§ GOAL: Reproduce the opening lines of the records exactly, up to and including the line in which "are in millimetres." occurs.

§ CAD and scene scripts:

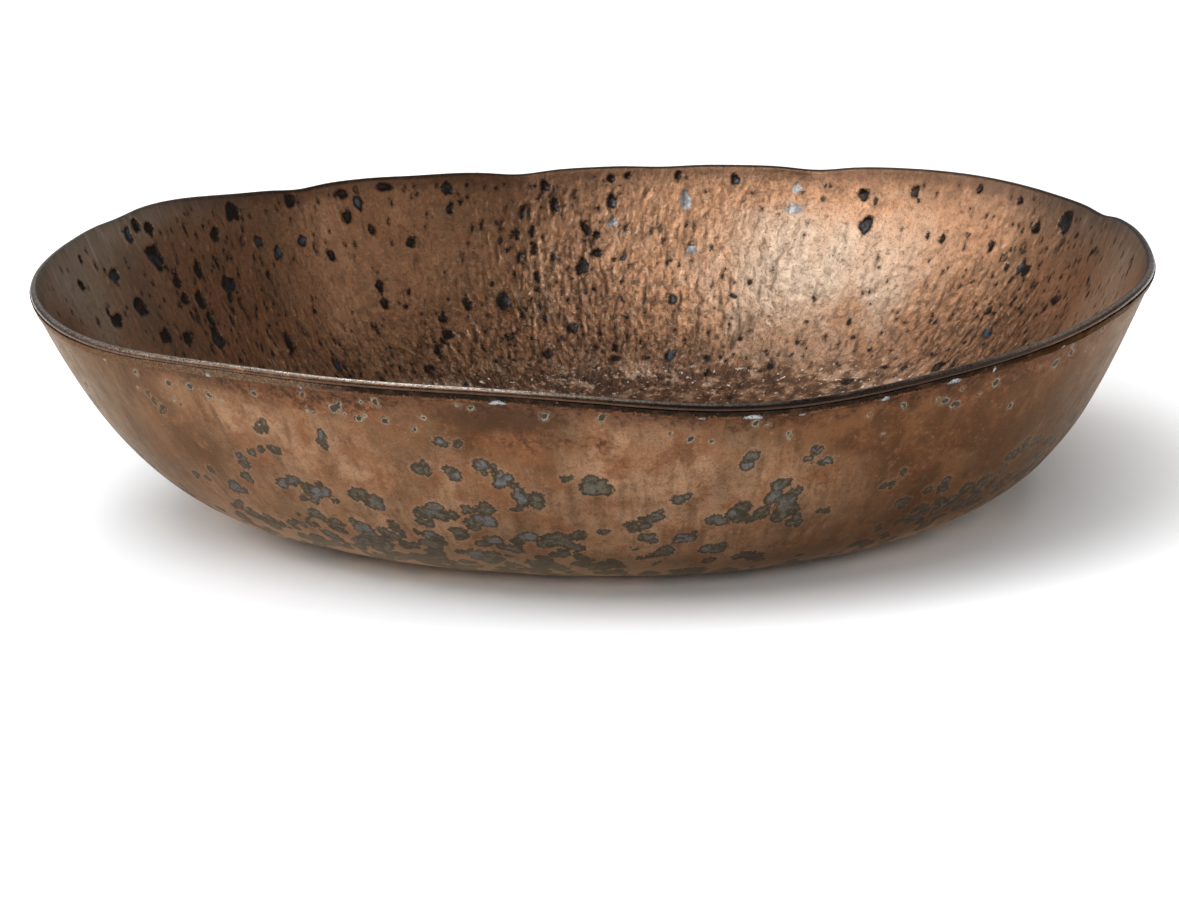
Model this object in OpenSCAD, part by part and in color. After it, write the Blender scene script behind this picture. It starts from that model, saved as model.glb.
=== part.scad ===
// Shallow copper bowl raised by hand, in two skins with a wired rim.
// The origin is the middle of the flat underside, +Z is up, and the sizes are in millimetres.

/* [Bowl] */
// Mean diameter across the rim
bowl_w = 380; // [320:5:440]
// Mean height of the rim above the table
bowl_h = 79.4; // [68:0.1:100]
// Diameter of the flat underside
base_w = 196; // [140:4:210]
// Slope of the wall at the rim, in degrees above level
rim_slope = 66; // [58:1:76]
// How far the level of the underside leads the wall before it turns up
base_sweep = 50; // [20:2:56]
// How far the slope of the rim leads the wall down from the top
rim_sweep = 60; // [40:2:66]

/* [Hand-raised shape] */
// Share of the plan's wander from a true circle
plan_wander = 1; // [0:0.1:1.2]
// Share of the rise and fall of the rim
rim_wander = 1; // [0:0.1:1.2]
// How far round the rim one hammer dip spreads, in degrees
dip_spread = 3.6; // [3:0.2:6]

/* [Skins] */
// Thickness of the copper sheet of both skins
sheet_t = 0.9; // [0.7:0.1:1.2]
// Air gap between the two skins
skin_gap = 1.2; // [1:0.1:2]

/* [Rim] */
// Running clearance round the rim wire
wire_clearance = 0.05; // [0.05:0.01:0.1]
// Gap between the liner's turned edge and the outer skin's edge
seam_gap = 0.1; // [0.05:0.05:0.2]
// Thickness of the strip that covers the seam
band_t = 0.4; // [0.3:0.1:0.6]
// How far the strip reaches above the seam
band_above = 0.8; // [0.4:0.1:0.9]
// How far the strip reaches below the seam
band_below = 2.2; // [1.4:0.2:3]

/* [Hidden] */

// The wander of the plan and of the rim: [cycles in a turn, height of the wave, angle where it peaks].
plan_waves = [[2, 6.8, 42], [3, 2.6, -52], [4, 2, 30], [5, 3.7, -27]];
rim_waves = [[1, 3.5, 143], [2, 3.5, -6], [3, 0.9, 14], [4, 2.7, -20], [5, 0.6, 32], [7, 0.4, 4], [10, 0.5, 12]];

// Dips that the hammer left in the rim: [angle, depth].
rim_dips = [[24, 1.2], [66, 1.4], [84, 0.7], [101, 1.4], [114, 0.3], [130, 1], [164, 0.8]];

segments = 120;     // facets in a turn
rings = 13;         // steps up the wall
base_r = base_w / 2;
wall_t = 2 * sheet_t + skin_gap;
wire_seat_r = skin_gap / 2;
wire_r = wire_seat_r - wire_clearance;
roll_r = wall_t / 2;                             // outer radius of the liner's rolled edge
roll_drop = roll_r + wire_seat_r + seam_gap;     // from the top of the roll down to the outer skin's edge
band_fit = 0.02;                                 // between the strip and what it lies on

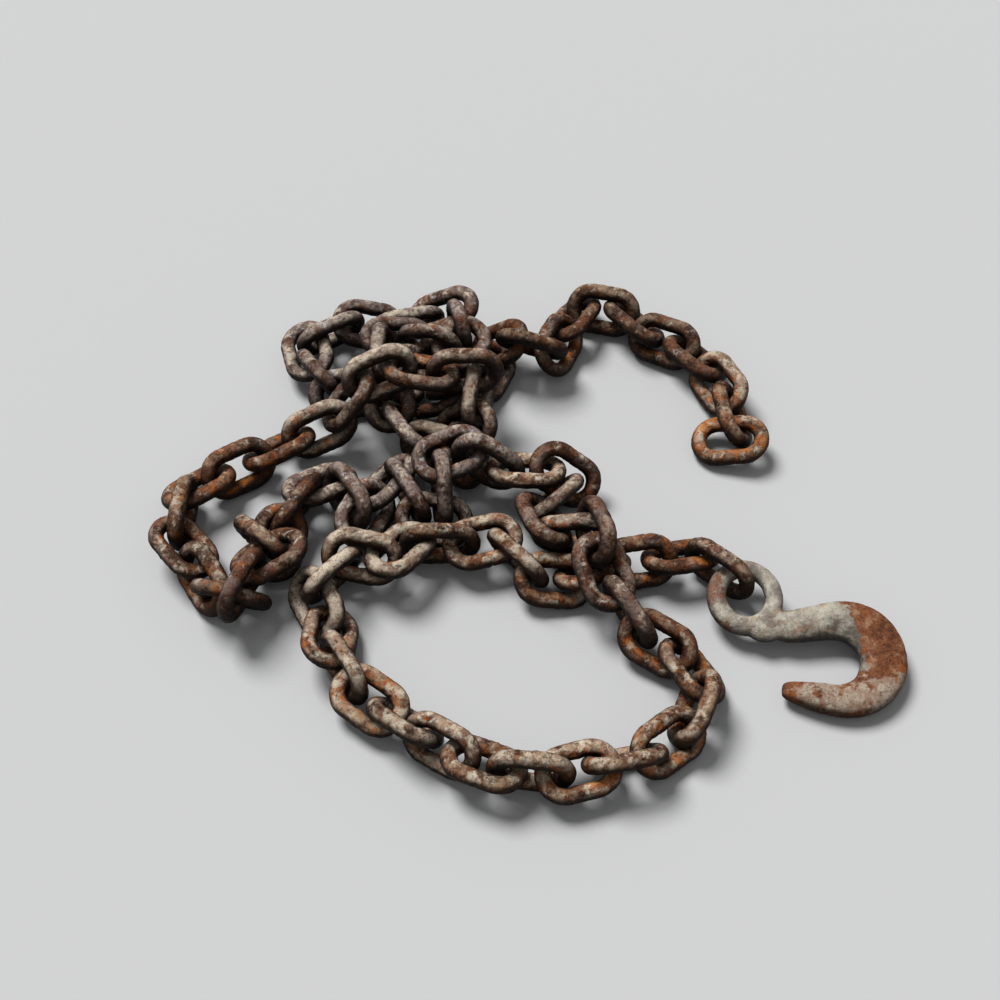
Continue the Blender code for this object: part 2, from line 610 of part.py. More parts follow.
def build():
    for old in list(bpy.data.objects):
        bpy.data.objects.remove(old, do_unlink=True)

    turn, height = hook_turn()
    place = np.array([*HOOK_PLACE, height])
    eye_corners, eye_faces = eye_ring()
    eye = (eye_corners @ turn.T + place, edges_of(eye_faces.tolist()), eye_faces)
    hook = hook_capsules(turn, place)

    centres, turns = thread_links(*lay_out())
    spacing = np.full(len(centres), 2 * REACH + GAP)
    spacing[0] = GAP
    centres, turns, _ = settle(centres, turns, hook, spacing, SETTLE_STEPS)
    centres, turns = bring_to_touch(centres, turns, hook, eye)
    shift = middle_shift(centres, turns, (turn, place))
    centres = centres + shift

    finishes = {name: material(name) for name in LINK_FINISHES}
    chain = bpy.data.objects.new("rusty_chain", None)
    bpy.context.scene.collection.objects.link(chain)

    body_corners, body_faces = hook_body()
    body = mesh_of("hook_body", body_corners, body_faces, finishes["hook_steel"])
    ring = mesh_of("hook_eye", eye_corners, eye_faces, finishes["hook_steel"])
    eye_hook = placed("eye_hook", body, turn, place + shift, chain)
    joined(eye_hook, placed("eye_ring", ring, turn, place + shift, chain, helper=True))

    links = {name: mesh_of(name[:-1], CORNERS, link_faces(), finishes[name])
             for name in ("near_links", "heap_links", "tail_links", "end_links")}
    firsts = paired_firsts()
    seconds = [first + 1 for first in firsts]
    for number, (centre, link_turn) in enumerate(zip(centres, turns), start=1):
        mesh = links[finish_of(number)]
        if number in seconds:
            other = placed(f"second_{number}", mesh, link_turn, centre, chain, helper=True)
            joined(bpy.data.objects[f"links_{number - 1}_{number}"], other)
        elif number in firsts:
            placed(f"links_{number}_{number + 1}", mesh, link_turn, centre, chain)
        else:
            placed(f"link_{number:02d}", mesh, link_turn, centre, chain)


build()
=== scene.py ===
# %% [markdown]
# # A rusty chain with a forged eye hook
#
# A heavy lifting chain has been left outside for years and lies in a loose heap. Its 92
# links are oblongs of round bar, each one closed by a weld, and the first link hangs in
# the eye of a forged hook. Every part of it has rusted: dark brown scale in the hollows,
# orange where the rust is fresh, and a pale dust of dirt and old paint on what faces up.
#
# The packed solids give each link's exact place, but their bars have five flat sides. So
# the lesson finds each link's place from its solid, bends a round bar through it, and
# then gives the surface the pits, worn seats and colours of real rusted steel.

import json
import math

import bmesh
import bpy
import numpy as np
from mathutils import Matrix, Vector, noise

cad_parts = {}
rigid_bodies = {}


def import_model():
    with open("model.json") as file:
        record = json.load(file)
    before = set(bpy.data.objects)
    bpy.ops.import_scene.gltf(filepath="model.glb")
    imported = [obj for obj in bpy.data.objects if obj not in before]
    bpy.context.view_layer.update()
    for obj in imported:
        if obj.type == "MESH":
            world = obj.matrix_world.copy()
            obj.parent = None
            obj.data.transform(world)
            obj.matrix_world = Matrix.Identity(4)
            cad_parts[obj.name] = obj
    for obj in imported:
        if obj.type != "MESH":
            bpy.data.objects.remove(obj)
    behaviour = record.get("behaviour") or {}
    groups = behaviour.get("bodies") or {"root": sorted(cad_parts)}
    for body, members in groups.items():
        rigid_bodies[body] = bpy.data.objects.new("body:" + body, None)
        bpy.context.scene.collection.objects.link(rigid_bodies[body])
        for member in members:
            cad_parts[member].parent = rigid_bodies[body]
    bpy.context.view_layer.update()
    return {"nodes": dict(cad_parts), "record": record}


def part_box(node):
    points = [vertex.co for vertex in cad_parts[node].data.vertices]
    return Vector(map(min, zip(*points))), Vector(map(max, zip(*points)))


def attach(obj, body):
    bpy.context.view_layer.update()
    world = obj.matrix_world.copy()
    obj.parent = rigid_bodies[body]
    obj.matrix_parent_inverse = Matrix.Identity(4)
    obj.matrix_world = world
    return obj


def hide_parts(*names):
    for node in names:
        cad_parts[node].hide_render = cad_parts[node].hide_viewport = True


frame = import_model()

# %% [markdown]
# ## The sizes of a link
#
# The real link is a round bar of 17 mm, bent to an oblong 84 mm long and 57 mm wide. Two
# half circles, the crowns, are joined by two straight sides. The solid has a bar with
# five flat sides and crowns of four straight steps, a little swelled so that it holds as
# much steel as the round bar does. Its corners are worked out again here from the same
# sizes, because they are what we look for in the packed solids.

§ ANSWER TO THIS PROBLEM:
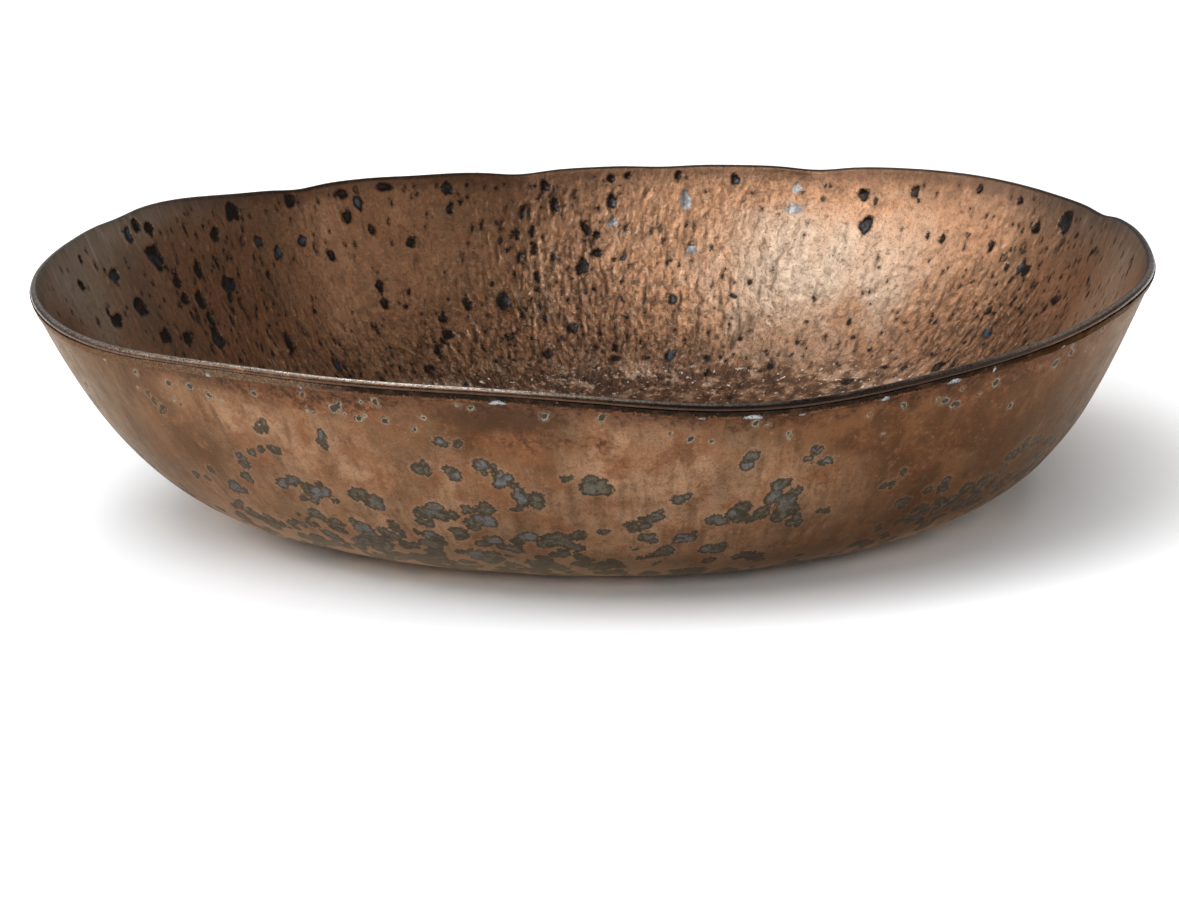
Model this object in OpenSCAD, part by part and in color. After it, write the Blender scene script behind this picture. It starts from that model, saved as model.glb.
=== part.scad ===
// Shallow copper bowl raised by hand, in two skins with a wired rim.
// The origin is the middle of the flat underside, +Z is up, and the sizes are in millimetres.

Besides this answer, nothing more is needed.